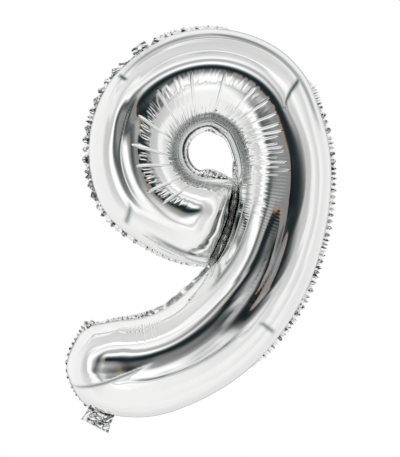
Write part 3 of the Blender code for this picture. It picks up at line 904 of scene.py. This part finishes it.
def make_neck():
    """The two layers of the filling neck, crumpled together, smooth at their root."""
    fold = Fold("neck_fold", "neck_front_layer", upward=False)
    flat, down, right = fold.grid(60, 84, slant=1.5)
    random = np.random.default_rng(7)
    shared = crumple(flat[..., 0], flat[..., 1], 5.0 * MM, random)
    shared = shared + 0.5 * crumple(flat[..., 0], flat[..., 1], 2.6 * MM, random)
    grow = smooth_step(down, 0.0, 0.35)
    flap = 3.0 * MM * (1.0 - smooth_step(right, 0.0, 0.22)) * down
    open_mouth = 0.9 * MM * down**2 * np.sin(math.pi * right)
    drawn_in = np.stack(np.broadcast_arrays(1.0 - 0.05 * np.sin(math.pi * down), 1.0), axis=-1)
    for side, which in LAYERS:
        own = 0.25 * crumple(flat[..., 0], flat[..., 1], 3.5 * MM, random)
        y = grow * (0.2 * shared + 0.1 * own) - flap + side * (NECK_HALF_GAP + open_mouth)
        piece = film_object(f"neck_{which}_foil", fold.placed(flat * drawn_in, y))
        piece.data.materials.append(clean_film())
        bake_modifiers(piece)
        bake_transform(piece)
        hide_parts(f"neck_{which}_layer")


def bake_modifiers(piece):
    """Replaces the piece's mesh with the one that its modifiers make."""
    graph = bpy.context.evaluated_depsgraph_get()
    made = bpy.data.meshes.new_from_object(piece.evaluated_get(graph))
    piece.modifiers.clear()
    piece.data = made


RIBBON_HOLE_RADIUS = 1.5 * MM
RIBBON_HOLE_SHARE = 0.51


def make_hang_tab():
    """The pierced tab: rings of faces from its ribbon hole out to its outline, softly bent."""
    fold = Fold("tab_fold", "hang_tab", upward=True)
    low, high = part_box("hang_tab")
    middle = (np.array(low) + np.array(high)) / 2
    root = float(fold.local[:, 1].min())
    tip = float(fold.local[:, 1].max())
    hole = np.array(((middle - fold.place) @ fold.along, root + RIBBON_HOLE_SHARE * (tip - root)))
    corners = [fold.corner(way) for way in ((1.0, -2.0), (1.0, 2.0), (-1.0, 2.0), (-1.0, -2.0))]
    outline, _ = even_line(np.array(corners), 0.5 * MM, closed=True)
    turns = np.arctan2(outline[:, 1] - hole[1], outline[:, 0] - hole[0])
    ring = hole + RIBBON_HOLE_RADIUS * np.stack((np.cos(turns), np.sin(turns)), axis=-1)
    out = np.linspace(0.0, 1.0, 12)[None, :, None]
    flat = ring[:, None] + out * (outline - ring)[:, None]
    rise = smooth_step((flat[..., 1] - root) / (tip - root))
    facets = crumple(flat[..., 0], flat[..., 1], 3.2 * MM, np.random.default_rng(8))
    points = fold.placed(flat, 0.3 * MM * rise + 0.18 * rise * facets)
    piece = film_object("ribbon_tab", np.concatenate((points, points[:1])))
    finish_piece(piece, "tab", "hang_tab", sealed_film())


def make_valve():
    """The two loose plastic films of the valve, softly waved."""
    random = np.random.default_rng(10)
    rows, columns = 70, 30
    for side, which in LAYERS:
        body = f"valve_{which}"
        fold = Fold(f"{body}_open", f"{body}_film", upward=True)
        flat, up, right = fold.grid(rows, columns)
        wave = 0.12 * MM * soft_noise((rows, columns), (6, 3), random) * up
        belly = 0.5 * MM * np.sin(math.pi * right) * np.sin(math.pi * np.minimum(1.0, 1.2 * up))
        points = fold.placed(flat, side * (VALVE_HALF_GAP + belly + np.abs(wave)))
        piece = film_object(f"{body}_sleeve", points)
        finish_piece(piece, body, f"{body}_film", cloudy_film())


# --- Materials


def fill(tree, pairs):
    """Gives each socket its value: a number, a vector or another node's output."""
    for socket, value in pairs:
        if isinstance(value, bpy.types.NodeSocket):
            tree.links.new(value, socket)
        else:
            socket.default_value = value


def fill_named(tree, target, values):
    fill(tree, ((target.inputs[name], value) for name, value in values.items()))


def node(tree, kind, *inputs, **settings):
    """A shader node with its settings and its first inputs."""
    made = tree.nodes.new(kind)
    for name, value in settings.items():
        setattr(made, name, value)
    fill(tree, zip(made.inputs, inputs))
    return made


def maths(tree, operation, *inputs):
    return node(tree, "ShaderNodeMath", *inputs, operation=operation).outputs[0]


def vector_maths(tree, operation, *inputs, output="Vector"):
    return node(tree, "ShaderNodeVectorMath", *inputs, operation=operation).outputs[output]


def noise(tree, place, scale, detail):
    made = node(tree, "ShaderNodeTexNoise", place)
    fill_named(tree, made, {"Scale": scale, "Detail": detail})
    return made.outputs["Fac"]


def ramp(tree, position, stops, full=180):
    """A colour ramp, its stops placed from 0 to full: for light, angles in degrees."""
    made = node(tree, "ShaderNodeValToRGB", position)
    elements = made.color_ramp.elements
    while len(elements) < len(stops):
        elements.new(0.5)
    for element, (place, light) in zip(elements, stops):
        colour = light if isinstance(light, tuple) else (light, light, light)
        element.position = place / full
        element.color = (*colour, 1.0)
    return made.outputs["Color"]


def new_material(name):
    """A material, its node tree and the shader in it."""
    made = bpy.data.materials.new(name)
    made.use_nodes = True
    return made, made.node_tree, made.node_tree.nodes["Principled BSDF"]


def foil_material(name, shade, roughness, grain_scale, grain_strength):
    """Metallised film: a mirror with a faint grain and an uneven shine, with painted shade that turns it dark
    blue-grey where the mesh marks it.
    """
    made, tree, shader = new_material(name)
    place = node(tree, "ShaderNodeTexCoord").outputs["Object"]
    cloud = noise(tree, place, 35.0, 4.0)
    darker = (shade - 0.02, shade - 0.01, shade - 0.02)
    lighter = (shade, shade + 0.005, shade - 0.005)
    tint = ramp(tree, cloud, ((0.35, darker), (0.65, lighter)), full=1.0)
    # Painted shade: the mesh's mark blends the colour towards a dark blue-grey in creases, steps, pleat feet
    # and beside the hole's weld
    painted_shade = node(tree, "ShaderNodeAttribute", attribute_name="painted_shade").outputs["Fac"]
    painted_shade_colour = vector_maths(tree, "MULTIPLY", tint, (0.08, 0.115, 0.12))
    colour = node(tree, "ShaderNodeMix", data_type="RGBA")
    fill(tree, zip((colour.inputs[k] for k in (0, 6, 7)), (painted_shade, tint, painted_shade_colour)))
    shine = maths(tree, "MULTIPLY_ADD", cloud, roughness, roughness / 2)
    grain = noise(tree, place, grain_scale, 3.0)
    bump = node(tree, "ShaderNodeBump")
    fill_named(tree, bump, {"Strength": grain_strength, "Distance": 0.1 * MM, "Height": grain})
    fill_named(tree, shader, {
        "Base Color": colour.outputs[2],
        "Metallic": 1.0,
        "Roughness": shine,
        "Normal": bump.outputs["Normal"],
    })
    return made


@cache
def clean_film():
    """The film as it comes from its roll."""
    return foil_material("mirror_film", 0.90, 0.03, 900.0, 0.006)


@cache
def sealed_film():
    """The film where it is heat-sealed, with a coarser grain; its colour is a little darker as painted shade
    for the light lost between its crumples.
    """
    return foil_material("sealed_film", 0.87, 0.05, 700.0, 0.012)


@cache
def divider_film():
    """The sealed film in the divider, worked into creases too fine to model, so its mirror is blurred."""
    return foil_material("divider_film", 0.90, 0.20, 700.0, 0.012)


@cache
def cloudy_film():
    """Thin cloudy plastic film."""
    made, tree, shader = new_material("cloudy_film")
    cloud = noise(tree, node(tree, "ShaderNodeTexCoord").outputs["Object"], 120.0, 2.0)
    fill_named(tree, shader, {
        "Base Color": (0.82, 0.84, 0.85, 1.0),
        "Transmission Weight": 0.4,
        "Roughness": maths(tree, "MULTIPLY_ADD", cloud, 0.2, 0.15),
    })
    return made


# --- Studio

AT_CAMERA = (0, (0.01, 0.018, 0.02))
BEHIND = (168, (0.04, 0.05, 0.05))

# The studio as the balloon sees it, to the right, up, left and down of the camera as (x, z): pairs of the
# angle from the camera in degrees and the light there, which is grey or (red, green, blue).
STUDIO = {
    (1.0, 0.0): (
        AT_CAMERA, (12, (0.018, 0.027, 0.03)), (18, (0.05, 0.065, 0.07)), (23, 0.16), (29, 0.34), (35, 0.6),
        (40, 0.58), (52, 0.66), (57, 0.95), (65, 1.0), (74, 0.8), (84, 0.75), (90, 1.0), (110, 0.85),
        (138, 0.95), (150, 0.8), (160, 0.45), BEHIND,
    ),
    (0.0, 1.0): (
        AT_CAMERA, (5, (0.02, 0.032, 0.036)), (9, (0.11, 0.15, 0.16)), (13, 0.46), (17, 1.2), (24, 1.1),
        (27, 0.52), (34, 0.5), (38, 1.1), (44, 1.0), (48, 0.74), (55, 1.35), (60, 1.3), (64, 0.78),
        (90, 0.7), (97, 1.05), (100, 0.5), (103, 0.5), (106, 1.05), (138, 0.95), (150, 0.8), (160, 0.45),
        BEHIND,
    ),
    (-1.0, 0.0): (
        AT_CAMERA, (8, (0.02, 0.03, 0.032)), (9.5, (0.26, 0.15, 0.09)), (11.5, (0.4, 0.3, 0.23)),
        (13, (0.25, 0.26, 0.26)), (21, (0.27, 0.29, 0.28)), (25, (0.14, 0.16, 0.16)),
        (31, (0.07, 0.08, 0.085)), (34, 0.14), (38, 0.45), (42, 1.15), (50, 1.1), (54, 0.62), (66, 0.68),
        (78, 0.95), (138, 1.0), (150, 0.8), (160, 0.45), BEHIND,
    ),
    (0.0, -1.0): (
        AT_CAMERA, (4, (0.025, 0.04, 0.045)), (8, 0.17), (12, 0.3), (16, 0.44), (20, 0.9), (26, 1.25),
        (30, 1.15), (33, 0.7), (38, 1.15), (43, 0.98), (90, 0.98), (130, 0.82), (150, 0.8), (160, 0.5),
        BEHIND,
    ),
}
BACKGROUND_LIGHT = 1.0
FLOOR_HEIGHT = -0.45
FLOOR_REACH = 4.0


def make_world():
    """Soft boxes and dark gaps round the camera, seen only in the foil, and plain white behind it."""
    world = bpy.data.worlds.new("studio")
    bpy.context.scene.world = world
    world.use_nodes = True
    tree = world.node_tree
    tree.nodes.clear()
    direction = node(tree, "ShaderNodeTexCoord").outputs["Generated"]
    direction = vector_maths(tree, "NORMALIZE", direction)
    toward_camera = vector_maths(tree, "DOT_PRODUCT", direction, (0.0, -1.0, 0.0), output="Value")
    angle = maths(tree, "DIVIDE", maths(tree, "ARCCOSINE", toward_camera), math.pi)
    flat = vector_maths(tree, "NORMALIZE", vector_maths(tree, "MULTIPLY", direction, (1.0, 0.0, 1.0)))
    total = None
    for (x, z), stops in STUDIO.items():
        facing = vector_maths(tree, "DOT_PRODUCT", flat, (x, 0.0, z), output="Value")
        facing = maths(tree, "MAXIMUM", facing, 0.0)
        weight = maths(tree, "MULTIPLY", facing, facing)
        light = vector_maths(tree, "SCALE", ramp(tree, angle, stops))
        fill_named(tree, light.node, {"Scale": weight})
        total = light if total is None else vector_maths(tree, "ADD", total, light)
    seen = node(tree, "ShaderNodeBackground", total, 1.0).outputs["Background"]
    plain = node(tree, "ShaderNodeBackground", (1.0, 1.0, 1.0, 1.0), BACKGROUND_LIGHT).outputs["Background"]
    from_camera = node(tree, "ShaderNodeLightPath").outputs["Is Camera Ray"]
    mixed = node(tree, "ShaderNodeMixShader", from_camera, seen, plain)
    node(tree, "ShaderNodeOutputWorld", mixed.outputs["Shader"])


def make_floor():
    """A pale floor well below the balloon, lit up to the white of the background."""
    sides = (-FLOOR_REACH, FLOOR_REACH)
    floor = grid_object("floor", np.array([[(x, y, FLOOR_HEIGHT) for x in sides] for y in sides]))
    floor.visible_glossy = False
    made, tree, shader = new_material("pale_floor")
    fill_named(tree, shader, {
        "Base Color": (0.9, 0.9, 0.9, 1.0),
        "Emission Color": (1.0, 1.0, 1.0, 1.0),
        "Emission Strength": 0.22,
        "Roughness": 0.9,
    })
    floor.data.materials.append(made)


# The view: straight at the front, from far away, with the balloon near the middle of the picture
CAMERA_DISTANCE = 2.0
CAMERA_FRAME_HEIGHT = 1.118 * (cad_high.z - cad_low.z)
CAMERA_ASIDE = 0.0007
CAMERA_RAISED = 0.0005


def make_camera():
    data = bpy.data.cameras.new("camera")
    camera = bpy.data.objects.new("camera", data)
    bpy.context.scene.collection.objects.link(camera)
    middle = (cad_low + cad_high) / 2
    camera.location = middle + Vector((CAMERA_ASIDE, -CAMERA_DISTANCE, CAMERA_RAISED))
    camera.rotation_euler = (math.pi / 2, 0.0, 0.0)
    data.lens = data.sensor_width * CAMERA_DISTANCE / CAMERA_FRAME_HEIGHT
    bpy.context.scene.camera = camera
    bpy.context.scene.view_settings.view_transform = "Standard"


tube = Tube()
front, surface = make_panel("front", tube, 9)
make_panel("back", tube, 19, front[:, [0, -1]])
make_outer_weld(front, surface)
make_hole_weld(front, surface)
make_divider(front, surface)
make_neck()
make_hang_tab()
make_valve()
make_world()
make_floor()
make_camera()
********
■ **Task details**
What is needed is an exact copy of the lines from the start of the listing through the line where "RIBBON_HOLE_SHARE = 0.51" sits, please, both end lines included and nothing more.

■ **Solution**
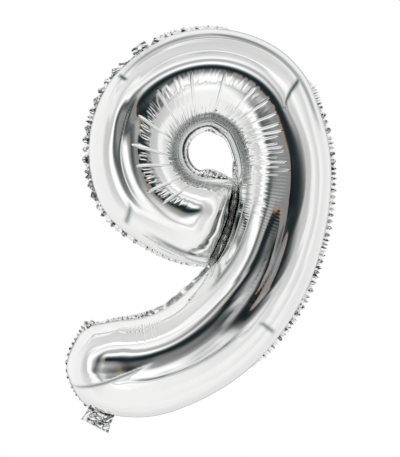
Write part 3 of the Blender code for this picture. It picks up at line 904 of scene.py. This part finishes it.
def make_neck():
    """The two layers of the filling neck, crumpled together, smooth at their root."""
    fold = Fold("neck_fold", "neck_front_layer", upward=False)
    flat, down, right = fold.grid(60, 84, slant=1.5)
    random = np.random.default_rng(7)
    shared = crumple(flat[..., 0], flat[..., 1], 5.0 * MM, random)
    shared = shared + 0.5 * crumple(flat[..., 0], flat[..., 1], 2.6 * MM, random)
    grow = smooth_step(down, 0.0, 0.35)
    flap = 3.0 * MM * (1.0 - smooth_step(right, 0.0, 0.22)) * down
    open_mouth = 0.9 * MM * down**2 * np.sin(math.pi * right)
    drawn_in = np.stack(np.broadcast_arrays(1.0 - 0.05 * np.sin(math.pi * down), 1.0), axis=-1)
    for side, which in LAYERS:
        own = 0.25 * crumple(flat[..., 0], flat[..., 1], 3.5 * MM, random)
        y = grow * (0.2 * shared + 0.1 * own) - flap + side * (NECK_HALF_GAP + open_mouth)
        piece = film_object(f"neck_{which}_foil", fold.placed(flat * drawn_in, y))
        piece.data.materials.append(clean_film())
        bake_modifiers(piece)
        bake_transform(piece)
        hide_parts(f"neck_{which}_layer")


def bake_modifiers(piece):
    """Replaces the piece's mesh with the one that its modifiers make."""
    graph = bpy.context.evaluated_depsgraph_get()
    made = bpy.data.meshes.new_from_object(piece.evaluated_get(graph))
    piece.modifiers.clear()
    piece.data = made


RIBBON_HOLE_RADIUS = 1.5 * MM
RIBBON_HOLE_SHARE = 0.51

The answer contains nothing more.